By Nicole Price
Chief Diversity and Inclusion Officer
The beginning of the new year brings about reflection on the past and thoughts about the future. Every year people commit to making changes for the next year and perhaps even further. It is somewhat ironic that the birthday of the Rev. Dr. Martin Luther King, Jr., falls at the beginning of the year, as does the day set aside to honor him. Ironic because on the Martin Luther King, Jr., holiday people often reflect on the past, go to events that urge people to take action on making the Dream a reality, and some even make personal commitments to become part of the change needed to actualize the Dream. Dr. King dreamed of equality for all people, where everyone is judged by the content of their character and not by the color of their skin.
After 15 years of advocacy, Martin Luther King Jr. Day became an official holiday in 1983 when President Reagan signed into law the bill creating it. By 1986, various states began celebrating the holiday. In 2000, all 50 states finally set aside the third Monday of January as a day commemorating the life and legacy of Dr. King. Is it too much to ask to take one day to reflect, receive a call to action, or accept the call to make equal rights for all American a reality and fulfill the Dream? Are we moving closer to achieving the Dream, or are we actually going backwards? There have been ample opportunities for us as a nation, as communities, as families, and as individuals to eradicate racism and make the Dream a reality.
It is easy to say we are moving closer to the dream – we have a biracial president; all races can attend public institutions of higher education; blacks no longer are required to sit at the back of the bus; we can eat together; and the list goes on, but are these basic human rights really equivalent to equal rights or a dream realized? Is there not more to being equal?
For example, shouldn’t each person be judged on the content of their character as an individual and not by the color of their skin or according to some stereotype? If the answer is no, then we do not have equality for all in the United States! People form opinions about others based on their gender, race, sexual orientation, ethnicity, and/or dress before a genuine interaction takes place. These opinions can be overridden by the actual interaction. Some opinions can shape the interaction, resulting in a negative outcome. In certain situations, the person being stereotyped lives with the burden of being judged by a standard which they cannot control. In other instances, these opinions are deadly, as we have seen – Eric Gardner in New York; Tamir Rice in Ohio; Jordan Davis in Florida; Rumain Brisbon in Arizona; Rafael Ramos and Wenjian Liu in New York. Based on a stereotype/generalization, these people lost their lives.

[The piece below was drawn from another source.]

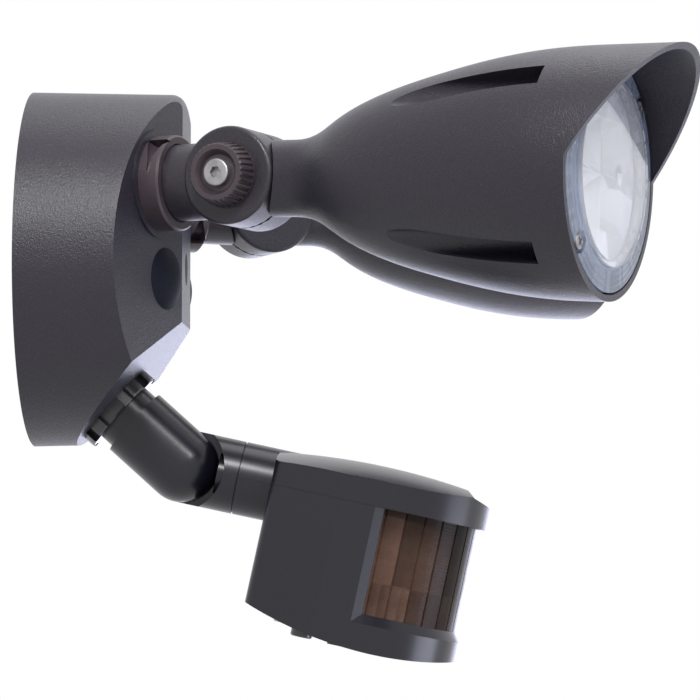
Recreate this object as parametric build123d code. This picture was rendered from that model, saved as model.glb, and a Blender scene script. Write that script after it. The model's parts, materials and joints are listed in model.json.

These devastating murders are not new. Social media has amplified the pain and trauma for many who either previously did not care or did not know. To add fuel to frenzy, people talk about a post-racial society, where disparities are no longer race-related; yet some people’s realities do not align with those sentiments. Many believe the Dream should already be a reality and it is not. Perhaps by making public these deaths, our nation will be moved to take immediate action in actualizing the Dream. Perhaps because of the continual protests and discussions, our nation will understand that without shared power, true equality cannot be a reality for every citizen of this country. Perhaps by showing the videos on the Internet, our nation will begin to focus on the underlying issues leading to these deaths rather than the imperfections of the victims.
We are stagnant, and the Dream seems to be dissipating. The Dream exemplifies humanity for all, therefore, realization is imperative. We can achieve the Dream, but first we must acknowledge that we are short of the goal. Next we must act. Let us reflect on what we heard, learned, and/or felt on Dr. King’s holiday and use it as a catalyst for action for this year to move closer to achieving equality for all.